┌──

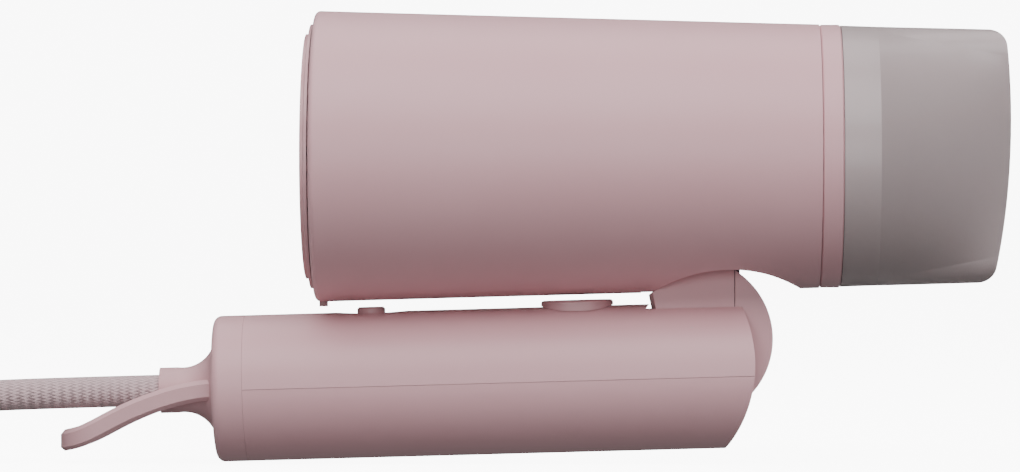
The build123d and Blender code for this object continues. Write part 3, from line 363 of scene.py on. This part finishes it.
coil_height = 0.0012
wires = wound_wire("heater_wire", np.linspace(low[0] + coil_height, high[0] - coil_height, 3), ring_size - coil_height, 0.00095, 0.0002, 64)
tree, shader, coords, blued = finish_on("heater_wire", [], 0.42, Metallic=1.0)
tint = add(tree, "TexNoise", coords, None, 160.0, 4.0)
two_tone(tree, shader, tint, "#6E6670", "#A8957F")
wires.data.materials.append(blued)
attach(wires, "barrel")
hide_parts("heater_coils")

# ---- Button spring: cold-wound spring wire between the cool-shot switch and the button's flange,
# five turns, ends closed. It gives by the button's one millimetre of travel.
tilt = math.radians(1.6)
up = np.array([-math.sin(tilt), 0, math.cos(tilt)])
low, high = [np.array(v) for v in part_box("button_spring")]
spring_middle = (low + high) / 2
spring_wire, spring_radius, spring_turns = 0.00022, 0.0026, 5
spring_long = (high[2] - low[2] - 2 * 0.003 * math.sin(tilt)) / math.cos(tilt)
t = np.linspace(0, 1, spring_turns * 32 + 1)
turned = 2 * np.pi * spring_turns * t
rise = (spring_long - 2 * spring_wire - 0.0001) * (t * t * (3 - 2 * t) * 0.5 + t * 0.5 - 0.5)
along_handle = np.array([math.cos(tilt), 0, math.sin(tilt)])
out = np.cos(turned)[:, None] * along_handle + np.sin(turned)[:, None] * np.array([0, 1.0, 0])
middle = spring_middle + spring_radius * out + rise[:, None] * up
side = np.linspace(0, 2 * np.pi, 8, endpoint=False)
points = middle[:, None] + spring_wire * (np.cos(side)[None, :, None] * out[:, None] + np.sin(side)[None, :, None] * up)
i, j = [g.ravel() for g in np.meshgrid(np.arange(len(t) - 1), np.arange(8), indexing="ij")]
quads = np.stack([i * 8 + j, i * 8 + (j + 1) % 8, (i + 1) * 8 + (j + 1) % 8, (i + 1) * 8 + j], axis=1)
spring_mesh = bpy.data.meshes.new("spring_wire")
last = 8 * (len(t) - 1)
ends = [list(range(8)), list(range(last + 7, last - 1, -1))]
spring_mesh.from_pydata(points.reshape(-1, 3).tolist(), [], quads.tolist() + ends)
spring_mesh.shade_smooth()
spring = bpy.data.objects.new("spring_wire", spring_mesh)
bpy.context.collection.objects.link(spring)
tree, shader, coords, spring_steel = finish_on("spring_steel", [], 0.28, Metallic=1.0)
two_tone(tree, shader, add(tree, "TexNoise", coords, None, 1800.0, 4.0), "#B4B4B2", "#DEDEDC")
spring_mesh.materials.append(spring_steel)
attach(spring, "handle")
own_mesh(spring)
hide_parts("button_spring")

# ---- Filter: fine woven steel gauze held in the rear cover, wires crossing every half millimetre.
tree, shader, coords, _ = finish_on("filter_steel", ["filter_mesh"], 0.4, Metallic=1.0)
yarns = [add(tree, "TexWave", coords, 630.0, wave_type="BANDS", bands_direction=d) for d in ("Y", "Z")]
wires_and_gap_shade = add(tree, "Math", yarns[0], yarns[1], operation="MAXIMUM")
# The wires carry the steel's grey; the near-black between them is painted shade standing in for the gaps.
two_tone(tree, shader, wires_and_gap_shade, "#2B2B2D", "#8F8F92")
relief(tree, shader, wires_and_gap_shade, 0.0001)

# ---- Capacitor and leads: a dipped film capacitor, and PVC leads with the faint spiral of their strands.
tree, shader, coords, _ = finish_on("capacitor_film", ["capacitor"], 0.28, IOR=1.55, Coat_Weight=0.4)
two_tone(tree, shader, add(tree, "TexNoise", coords, None, 260.0, 4.0), "#B98A22", "#CC9E38")
relief(tree, shader, add(tree, "TexNoise", coords, None, 500.0, 2.0), 0.00008)
tree, shader, coords, _ = finish_on("lead_sheath", ["supply_leads"], 0.4, IOR=1.53)
lay = add(tree, "TexWave", coords, 260.0, 1.5, wave_type="BANDS", bands_direction="DIAGONAL")
two_tone(tree, shader, lay, "#35508F", "#466BB0")
relief(tree, shader, lay, 0.00005)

└──

> Given request:
Reproduce every line above without error.

> Response:
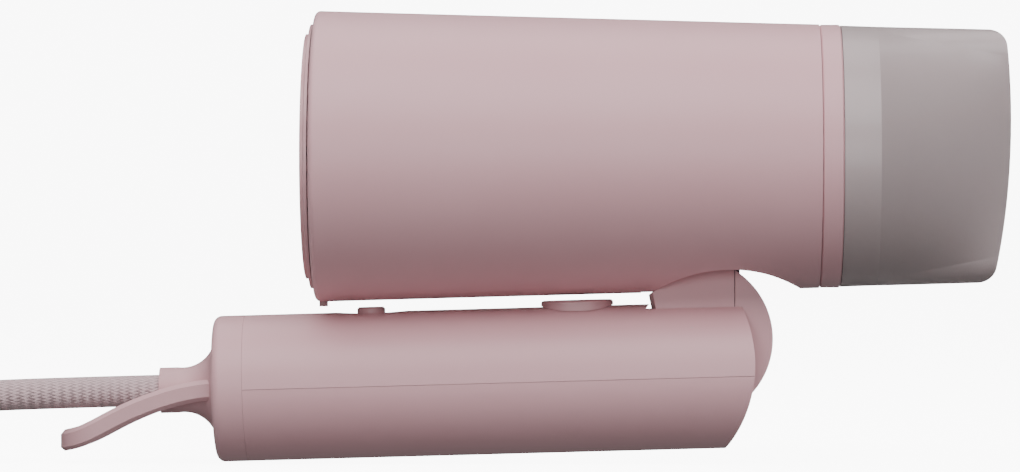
The build123d and Blender code for this object continues. Write part 3, from line 363 of scene.py on. This part finishes it.
coil_height = 0.0012
wires = wound_wire("heater_wire", np.linspace(low[0] + coil_height, high[0] - coil_height, 3), ring_size - coil_height, 0.00095, 0.0002, 64)
tree, shader, coords, blued = finish_on("heater_wire", [], 0.42, Metallic=1.0)
tint = add(tree, "TexNoise", coords, None, 160.0, 4.0)
two_tone(tree, shader, tint, "#6E6670", "#A8957F")
wires.data.materials.append(blued)
attach(wires, "barrel")
hide_parts("heater_coils")

# ---- Button spring: cold-wound spring wire between the cool-shot switch and the button's flange,
# five turns, ends closed. It gives by the button's one millimetre of travel.
tilt = math.radians(1.6)
up = np.array([-math.sin(tilt), 0, math.cos(tilt)])
low, high = [np.array(v) for v in part_box("button_spring")]
spring_middle = (low + high) / 2
spring_wire, spring_radius, spring_turns = 0.00022, 0.0026, 5
spring_long = (high[2] - low[2] - 2 * 0.003 * math.sin(tilt)) / math.cos(tilt)
t = np.linspace(0, 1, spring_turns * 32 + 1)
turned = 2 * np.pi * spring_turns * t
rise = (spring_long - 2 * spring_wire - 0.0001) * (t * t * (3 - 2 * t) * 0.5 + t * 0.5 - 0.5)
along_handle = np.array([math.cos(tilt), 0, math.sin(tilt)])
out = np.cos(turned)[:, None] * along_handle + np.sin(turned)[:, None] * np.array([0, 1.0, 0])
middle = spring_middle + spring_radius * out + rise[:, None] * up
side = np.linspace(0, 2 * np.pi, 8, endpoint=False)
points = middle[:, None] + spring_wire * (np.cos(side)[None, :, None] * out[:, None] + np.sin(side)[None, :, None] * up)
i, j = [g.ravel() for g in np.meshgrid(np.arange(len(t) - 1), np.arange(8), indexing="ij")]
quads = np.stack([i * 8 + j, i * 8 + (j + 1) % 8, (i + 1) * 8 + (j + 1) % 8, (i + 1) * 8 + j], axis=1)
spring_mesh = bpy.data.meshes.new("spring_wire")
last = 8 * (len(t) - 1)
ends = [list(range(8)), list(range(last + 7, last - 1, -1))]
spring_mesh.from_pydata(points.reshape(-1, 3).tolist(), [], quads.tolist() + ends)
spring_mesh.shade_smooth()
spring = bpy.data.objects.new("spring_wire", spring_mesh)
bpy.context.collection.objects.link(spring)
tree, shader, coords, spring_steel = finish_on("spring_steel", [], 0.28, Metallic=1.0)
two_tone(tree, shader, add(tree, "TexNoise", coords, None, 1800.0, 4.0), "#B4B4B2", "#DEDEDC")
spring_mesh.materials.append(spring_steel)
attach(spring, "handle")
own_mesh(spring)
hide_parts("button_spring")

# ---- Filter: fine woven steel gauze held in the rear cover, wires crossing every half millimetre.
tree, shader, coords, _ = finish_on("filter_steel", ["filter_mesh"], 0.4, Metallic=1.0)
yarns = [add(tree, "TexWave", coords, 630.0, wave_type="BANDS", bands_direction=d) for d in ("Y", "Z")]
wires_and_gap_shade = add(tree, "Math", yarns[0], yarns[1], operation="MAXIMUM")
# The wires carry the steel's grey; the near-black between them is painted shade standing in for the gaps.
two_tone(tree, shader, wires_and_gap_shade, "#2B2B2D", "#8F8F92")
relief(tree, shader, wires_and_gap_shade, 0.0001)

# ---- Capacitor and leads: a dipped film capacitor, and PVC leads with the faint spiral of their strands.
tree, shader, coords, _ = finish_on("capacitor_film", ["capacitor"], 0.28, IOR=1.55, Coat_Weight=0.4)
two_tone(tree, shader, add(tree, "TexNoise", coords, None, 260.0, 4.0), "#B98A22", "#CC9E38")
relief(tree, shader, add(tree, "TexNoise", coords, None, 500.0, 2.0), 0.00008)
tree, shader, coords, _ = finish_on("lead_sheath", ["supply_leads"], 0.4, IOR=1.53)
lay = add(tree, "TexWave", coords, 260.0, 1.5, wave_type="BANDS", bands_direction="DIAGONAL")
two_tone(tree, shader, lay, "#35508F", "#466BB0")
relief(tree, shader, lay, 0.00005)